Le crime organisé ravage les communautés palestiniennes d’Israël


L’année 2023 promet d’être de loin l’année la plus meurtrière pour les Palestiniens de citoyenneté israélienne : quelque 160 personnes ont été tuées dans des règlements de compte, contre 109 pour tout 2022. Ils paient les conséquences d’années de négligence par l’Etat hébreu.
En 2021, des manifestations d’Arabes israéliens réclamaient déjà que les autorités se penchent sur la question des violences intracommunautaires à Umm al-Fahm.


Le pâle visage de Kifah Ighbariyeh émerge comme un masque du voile de deuil qui ceint sa tête. Cette femme de 41 ans a perdu sept de ses proches depuis 2019. Ça a commencé par un cousin du côté de sa mère. Puis, un cousin de son père, qui avait une maison convoitée par un gang – mai 2020. Deux mois après, ce fut le tour de son frère, son cadet de 5 ans. « Pour lui, je n’ai pas trouvé la force de crier. »

J’ai rencontré deux présidents, plusieurs ministres de la Sécurité publique. Je n’ai reçu que des promesses. Personne n’a été arrêté pour ces tueries. Cette violence nous transforme. Elle brise la société

Puis, c’est un autre cousin, 20 ans, en janvier 2021, alors qu’il rentrait d’une manifestation contre la violence. « J’ai vu le corps criblé de balles. Je l’ai embrassé sur le front en lui demandant de saluer mon frère. Je me suis dit que je pardonnerai jamais aux tueurs », confie-t-elle, tentant de ravaler ses larmes. Puis, en mai 2021, un autre cousin, fauché dans sa voiture, alors qu’il revenait de la maternité avec sa femme qui venait d’accoucher. Un an plus tard, un oncle, abattu au petit matin alors qu’il se rendait au travail, et il y a deux mois, un autre oncle. « J’ai rencontré deux présidents, plusieurs ministres de la Sécurité publique. Je n’ai reçu que des promesses. Personne n’a été arrêté pour ces tueries. Cette violence nous transforme. Elle brise la société », dit Kifah. Elle a peint sa colère, avec d’autres artistes, dans une grande fresque, sur un mur près de chez elle, à Umm al-Fahm.

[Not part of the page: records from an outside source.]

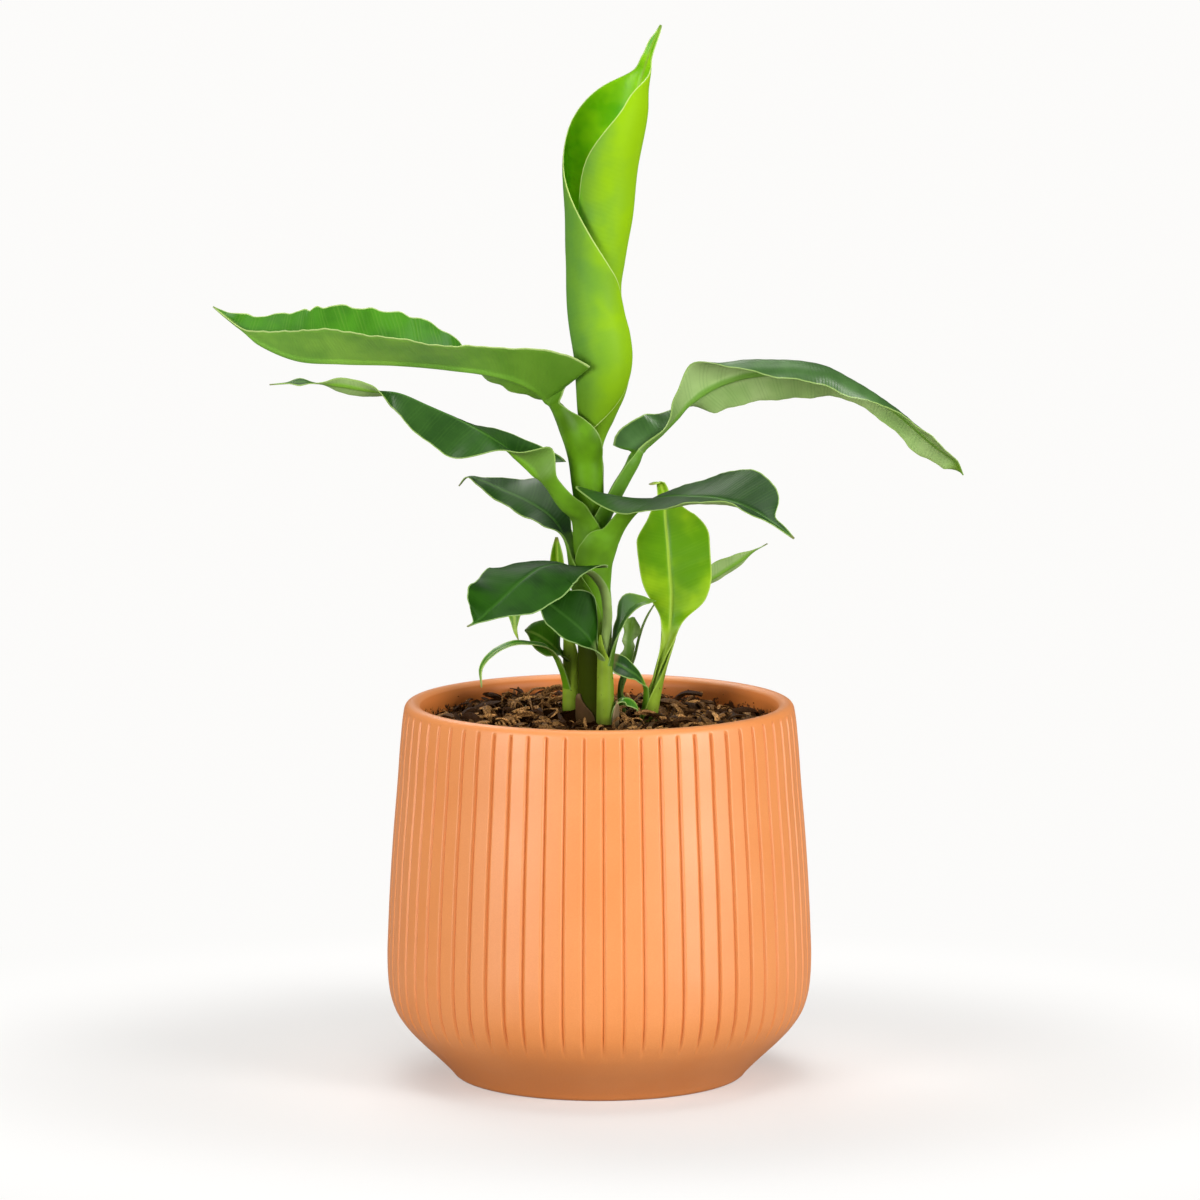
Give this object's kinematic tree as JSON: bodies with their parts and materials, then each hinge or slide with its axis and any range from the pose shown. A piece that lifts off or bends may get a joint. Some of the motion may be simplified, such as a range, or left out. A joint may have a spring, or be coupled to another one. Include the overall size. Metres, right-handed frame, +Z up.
{
  "type": "potted banana plant",
  "caption": "Young dwarf banana plant with a rolled new leaf, arching leaves and suckers, in a ribbed terracotta pot filled with bark-rich potting soil.",
  "frame": {"origin": "centre of the flat foot that the pot stands on", "axes": "+Z up along the pot's axis and the stems; front towards -Y, where the front sucker stands; +X to the right seen from the front"},
  "size_m": [0.3531, 0.1998, 0.4922],
  "materials": {
    "terracotta": "matt fired clay, unglazed, fine grain",
    "potting_soil": "rough dark potting soil with bark shreds",
    "leaf_old": "dark green leaf, waxy satin upper face, paler matt underside",
    "leaf_mid": "mid green leaf with a long light green petiole, satin",
    "leaf_young": "young bright yellow-green leaf, satin with a soft gloss",
    "leaf_dry": "dry papery brown sheath"
  },
  "bodies": {
    "root": {"pot": "terracotta", "soil": "potting_soil", "main_spear_leaf": "leaf_young", "main_upper_left_leaf": "leaf_mid", "main_upper_right_leaf": "leaf_old", "main_lower_left_leaf": "leaf_old", "main_front_right_leaf": "leaf_old", "main_back_left_leaf": "leaf_old", "main_dry_sheath": "leaf_dry", "front_sucker_broad_leaf": "leaf_old", "front_sucker_low_leaf": "leaf_old", "front_sucker_right_leaf": "leaf_old", "front_sucker_stub": "leaf_mid", "left_sucker_spear_leaf": "leaf_young", "left_sucker_hanging_leaf": "leaf_young", "left_sucker_short_leaf": "leaf_old", "left_sucker_arching_leaf": "leaf_old", "right_sucker_spade_leaf": "leaf_young", "right_sucker_narrow_leaf": "leaf_old", "right_sucker_low_leaf": "leaf_old", "back_sucker_stalk": "leaf_mid", "back_sucker_ragged_leaf": "leaf_mid"}
  },
  "joints": []
}
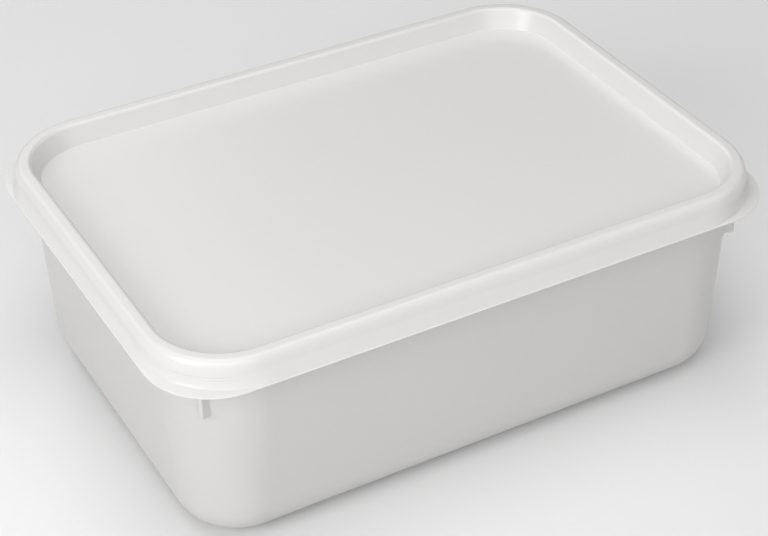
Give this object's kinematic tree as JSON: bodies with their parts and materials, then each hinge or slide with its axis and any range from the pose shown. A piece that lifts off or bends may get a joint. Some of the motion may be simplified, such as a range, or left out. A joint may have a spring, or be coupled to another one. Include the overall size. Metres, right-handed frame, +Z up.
{
  "type": "ice cream tub",
  "caption": "Closed rectangular food tub with rounded corners and a press-on lid whose raised bead frames a recessed flat panel above a flared lip.",
  "frame": {"origin": "on the floor under the middle of the tub", "axes": "+X along the long sides, +Y along the short sides, +Z up through the lid"},
  "size_m": [0.225, 0.1622, 0.0808],
  "materials": {
    "tub_plastic": "satin white polypropylene",
    "lid_plastic": "satin white polypropylene"
  },
  "bodies": {
    "root": {"tub": "tub_plastic", "lid": "lid_plastic"}
  },
  "joints": []
}
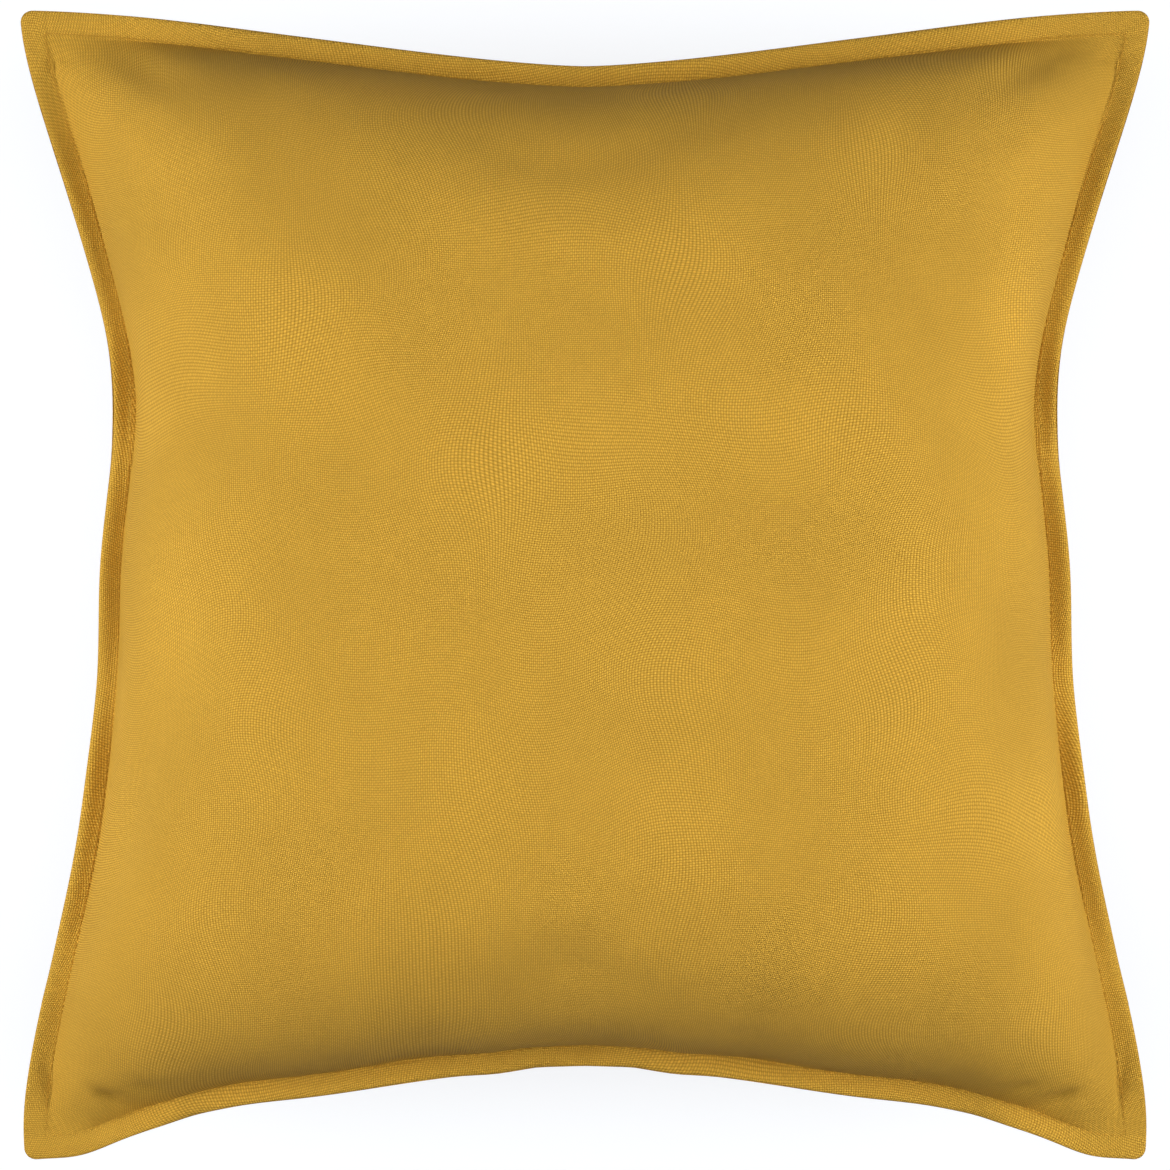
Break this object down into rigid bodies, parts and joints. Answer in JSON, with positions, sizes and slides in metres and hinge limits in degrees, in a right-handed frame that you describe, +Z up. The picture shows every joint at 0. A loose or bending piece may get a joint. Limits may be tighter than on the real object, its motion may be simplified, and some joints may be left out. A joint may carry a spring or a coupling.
{
  "type": "throw pillow",
  "caption": "Square throw pillow: a flanged yellow canvas cover with edges bowed in between its corners and a coil zip in its back, over a stuffed pad.",
  "frame": {"origin": "middle of the pillow in plan, at the height of the flat patch that its back panel rests on", "axes": "+Z up out of the front panel, +Y from the zipped edge towards the top edge, +X to the right seen from the front"},
  "size_m": [0.4392, 0.4466, 0.1564],
  "materials": {
    "cover_canvas": "matte",
    "sewing_thread": "satin",
    "zip_tape": "matte",
    "zip_coil": "satin",
    "zip_metal": "satin",
    "label_satin": "satin",
    "pad_casing": "matte",
    "pad_thread": "satin",
    "pad_fibre": "matte"
  },
  "bodies": {
    "cushion": {"front_panel": "cover_canvas", "back_upper_panel": "cover_canvas", "back_lower_panel": "cover_canvas", "perimeter_seam_thread": "sewing_thread", "flange_topstitch_thread": "sewing_thread", "flange_bobbin_thread": "sewing_thread", "zip_stitch_upper": "sewing_thread", "zip_stitch_lower": "sewing_thread", "bar_tack_left": "sewing_thread", "bar_tack_right": "sewing_thread", "zip_tape_upper": "zip_tape", "zip_tape_lower": "zip_tape", "zip_coil_upper": "zip_coil", "zip_coil_lower": "zip_coil", "zip_top_stop_upper": "zip_metal", "zip_top_stop_lower": "zip_metal", "zip_bottom_stop": "zip_metal", "care_label": "label_satin", "insert_label": "label_satin", "insert_front_casing": "pad_casing", "insert_back_casing": "pad_casing", "insert_seam_thread": "pad_thread", "insert_closing_stitch": "pad_thread", "fibre_filling": "pad_fibre"},
    "zip_slider": {"zip_slider_body": "zip_metal"},
    "zip_pull": {"zip_pull_tab": "zip_metal"}
  },
  "joints": [
    {"name": "zip_slider_travel", "type": "hinge", "parent": "cushion", "child": "zip_slider", "pos_m": [0, -0.43481, 0.38393], "axis": [0, 0.7732, 0.6342], "range_deg": [0, 39.44]},
    {"name": "zip_pull_swing", "type": "hinge", "parent": "zip_slider", "child": "zip_pull", "pos_m": [0.15994, -0.15307, 0.03789], "axis": [-0.3092, -0.8565, 0.4133], "range_deg": [-68.3, 101.6]}
  ]
}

Disputes familiales, brouilles entre propriétaires, prêts non remboursés, trafic d’armes, de drogue, racket – dans les communautés palestiniennes d’Israël, une violence de plus en plus meurtrière accompagne le développement d’une criminalité de plus en plus entreprenante, où on règle les comptes à l’arme à feu, et rien ne semble pouvoir enrayer la tendance, qui spirale vers l’autodestruction. Selon un rapport de la Knesset, les personnes qui ont succombé à un meurtre en Israël, entre 2018 et 2022, sont à 70 % des Palestiniens, alors que cette communauté ne constitue que 20 % de la population de cet Etat.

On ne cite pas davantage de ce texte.